What you have to do →
Of the lines in this material, how many contain "joints"? Answer with a single number only.

Supplied data →
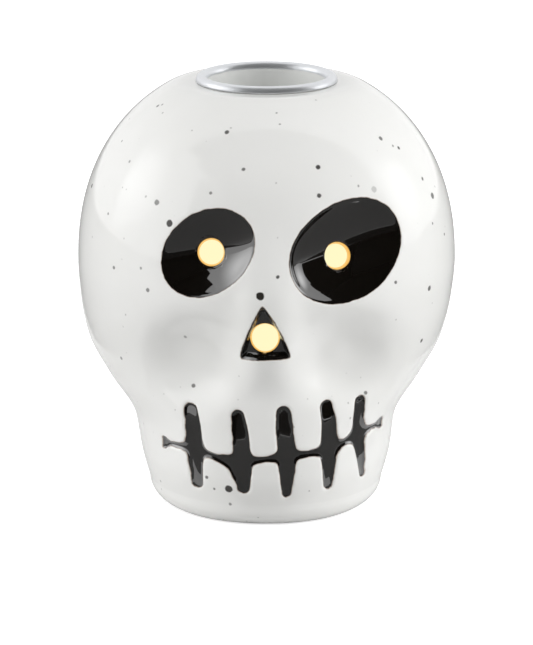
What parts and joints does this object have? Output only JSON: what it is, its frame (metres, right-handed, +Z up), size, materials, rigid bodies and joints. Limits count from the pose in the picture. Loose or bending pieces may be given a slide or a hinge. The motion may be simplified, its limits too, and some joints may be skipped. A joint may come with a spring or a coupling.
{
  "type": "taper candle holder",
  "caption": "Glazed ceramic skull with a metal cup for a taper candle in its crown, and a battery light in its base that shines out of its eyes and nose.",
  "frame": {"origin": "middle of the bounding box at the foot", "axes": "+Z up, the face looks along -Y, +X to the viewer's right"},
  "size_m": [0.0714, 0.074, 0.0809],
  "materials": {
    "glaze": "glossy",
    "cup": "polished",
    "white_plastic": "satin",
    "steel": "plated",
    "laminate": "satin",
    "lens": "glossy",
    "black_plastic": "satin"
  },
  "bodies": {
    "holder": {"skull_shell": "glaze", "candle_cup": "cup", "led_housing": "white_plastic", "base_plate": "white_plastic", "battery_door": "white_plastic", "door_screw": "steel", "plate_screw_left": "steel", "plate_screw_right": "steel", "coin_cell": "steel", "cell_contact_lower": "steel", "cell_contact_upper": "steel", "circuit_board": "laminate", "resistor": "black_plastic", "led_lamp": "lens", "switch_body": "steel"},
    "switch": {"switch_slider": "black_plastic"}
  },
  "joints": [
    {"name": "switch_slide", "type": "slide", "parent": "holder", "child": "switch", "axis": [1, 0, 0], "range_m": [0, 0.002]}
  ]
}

Right answer →
2